Thursday, November 08, 2007

Survived

Sometimes that's the best you can hope for. When you know you are in over your head, but the concert date has arrived. You've practiced, but honestly not as much as you could because the task feels so overwhelming and you just don't want to.

Now, don't get me wrong. It wasn't a disaster. Every time we pulled apart, we pulled back together. Somehow. It was a particular challenge because we never rehearse in our concert space, and it's set up with the winds four feet above and at least fifteen feet behind the strings, and the time delay was unsettling.

Some things went very well. The strings played a Mozart quartet, K. 157, between Carnival and Enigma, a breather for the winds, and a chance to enjoy playing something musically, and all of the notes, too! We didn't flinch when Maestro decided to play the second movement, too, not originally planned. He was watching the clock, saw we had a little extra time (we had never achieved a run-through of the Roman Carnival Overture without stopping before, so he hadn't timed it quite correctly) and we finished the concert exactly on the hour. Way to go, Maestro.
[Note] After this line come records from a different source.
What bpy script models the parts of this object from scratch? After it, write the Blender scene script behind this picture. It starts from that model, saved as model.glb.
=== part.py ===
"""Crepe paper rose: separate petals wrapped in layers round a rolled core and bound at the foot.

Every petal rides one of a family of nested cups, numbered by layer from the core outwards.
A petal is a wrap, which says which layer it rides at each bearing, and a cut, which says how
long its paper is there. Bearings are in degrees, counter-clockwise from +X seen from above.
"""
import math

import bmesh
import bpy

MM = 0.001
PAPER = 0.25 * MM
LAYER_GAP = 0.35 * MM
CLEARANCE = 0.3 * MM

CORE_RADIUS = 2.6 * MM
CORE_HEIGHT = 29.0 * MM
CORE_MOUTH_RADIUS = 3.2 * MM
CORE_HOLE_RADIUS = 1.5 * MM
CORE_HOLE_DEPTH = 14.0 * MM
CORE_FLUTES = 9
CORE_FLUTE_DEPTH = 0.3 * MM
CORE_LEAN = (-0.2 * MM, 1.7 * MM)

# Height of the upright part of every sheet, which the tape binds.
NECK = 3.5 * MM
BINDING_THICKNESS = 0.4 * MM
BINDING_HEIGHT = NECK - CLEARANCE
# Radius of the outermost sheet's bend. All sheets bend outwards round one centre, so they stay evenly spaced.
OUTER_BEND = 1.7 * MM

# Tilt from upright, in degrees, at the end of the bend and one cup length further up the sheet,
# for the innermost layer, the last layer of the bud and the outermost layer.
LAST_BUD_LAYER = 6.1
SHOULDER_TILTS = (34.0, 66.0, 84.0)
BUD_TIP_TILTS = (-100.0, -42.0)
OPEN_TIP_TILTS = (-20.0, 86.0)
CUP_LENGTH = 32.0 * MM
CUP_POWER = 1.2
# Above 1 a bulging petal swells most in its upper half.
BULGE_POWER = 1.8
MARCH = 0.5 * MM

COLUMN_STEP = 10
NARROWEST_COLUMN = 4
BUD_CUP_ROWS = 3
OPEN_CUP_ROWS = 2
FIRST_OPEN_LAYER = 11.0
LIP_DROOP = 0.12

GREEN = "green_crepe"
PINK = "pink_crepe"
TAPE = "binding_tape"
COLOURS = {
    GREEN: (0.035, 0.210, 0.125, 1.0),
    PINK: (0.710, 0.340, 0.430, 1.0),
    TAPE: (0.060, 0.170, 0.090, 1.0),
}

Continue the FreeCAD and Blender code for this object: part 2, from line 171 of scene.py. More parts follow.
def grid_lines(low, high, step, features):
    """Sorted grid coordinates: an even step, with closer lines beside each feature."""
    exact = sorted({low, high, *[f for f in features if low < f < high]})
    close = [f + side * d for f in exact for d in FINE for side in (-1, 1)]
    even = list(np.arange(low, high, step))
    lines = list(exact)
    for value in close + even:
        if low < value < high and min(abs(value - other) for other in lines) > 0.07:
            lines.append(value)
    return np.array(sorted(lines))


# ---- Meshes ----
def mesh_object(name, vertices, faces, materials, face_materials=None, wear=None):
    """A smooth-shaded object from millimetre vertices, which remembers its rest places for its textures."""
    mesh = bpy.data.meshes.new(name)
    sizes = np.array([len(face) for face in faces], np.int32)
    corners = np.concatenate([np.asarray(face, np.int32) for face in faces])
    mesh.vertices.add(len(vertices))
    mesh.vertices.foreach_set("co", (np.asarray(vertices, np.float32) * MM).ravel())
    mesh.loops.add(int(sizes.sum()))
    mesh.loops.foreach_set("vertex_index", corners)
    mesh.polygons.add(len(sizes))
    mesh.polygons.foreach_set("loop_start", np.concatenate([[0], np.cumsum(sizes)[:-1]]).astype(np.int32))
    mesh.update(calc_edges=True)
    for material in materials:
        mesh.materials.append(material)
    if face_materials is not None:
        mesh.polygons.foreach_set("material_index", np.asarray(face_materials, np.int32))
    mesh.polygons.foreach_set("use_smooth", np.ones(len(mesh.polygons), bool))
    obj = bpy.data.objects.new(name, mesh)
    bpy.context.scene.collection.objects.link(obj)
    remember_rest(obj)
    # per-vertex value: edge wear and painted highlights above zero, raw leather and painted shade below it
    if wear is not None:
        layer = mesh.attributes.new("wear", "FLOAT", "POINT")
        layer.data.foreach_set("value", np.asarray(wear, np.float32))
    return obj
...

In the end, I feel reasonably good about how I played, competently in Nimrod and Variation XII of the Enigma Variations, the cello soli that I had learned 15 minutes before I left for the concert. For the most part, I came in where I was supposed to, at the right tempo, and didn't play during the rests. However, in spite of my best efforts over the past week, walking around clapping, counting out loud, drumming on the counter, and every other way I could think of, I just could not get the Mendelssohn-like variation with the cellos pizz on the afterbeats of 3 and 1. And unfortunately, neither could anyone else in the section. Though I continue to maintain that the real problem was that the violins had jumped the gun and come in early, and we never had a chance.

I love sitting around after the fact and obsessing over every little detail and thing that went wrong, and exalting over the things that went right. I remember long drives home from orienteering meets in college, reliving every hill, flag, and wrong turn with my team mates. But I don't know, other musicians don't seem to be so into that. Maybe it's the reticence that comes from not wanting to point fingers or make someone else feel bad.

I guess I can always say it in my blog. Heh heh.

4 comments:

Maricello said...

Sounds like a good concert, despite the problems, and I enjoyed your analysis. Reticence may play a role, but also, in intermediate groups at least, analyzing music performances may be a skill not everyone is up to. I refrain from doing it much on my blog because ensemble-mates read my blog. I think of them saying,"Was she even at the same concert I was at?!"

Sometimes I wish my ensemble mates were a little more reticent, but analyzing and discussing is valuable.

Beth K. Vogt said...

Well . . . I followed most of what you wrote . . .although some of it sounded like a math problem, and you know me and math.
:O)
I do wish I could attend one of your concerts one day. Shall we make it a date?

gottagopractice said...

Oh, goodness, Maricello, I'm not talking analysis, just agonizing over the screw-ups and and celebrating the tough parts that happened to work out!

Would be happy to have you at a concert, Beth, but methinks the coordination might be difficult.

Oh, my. It's snowing megaflakes.

Melissa said...

I've had a miserable experience playing. Last Christmas Eve I was playing "I Wonder as I Wander" and I missed the intro run and it went all downhill from there. Sadly, the floor didn't open up and swallow me. But I lived to play the second service (I cut out the intro run). We all have days like that.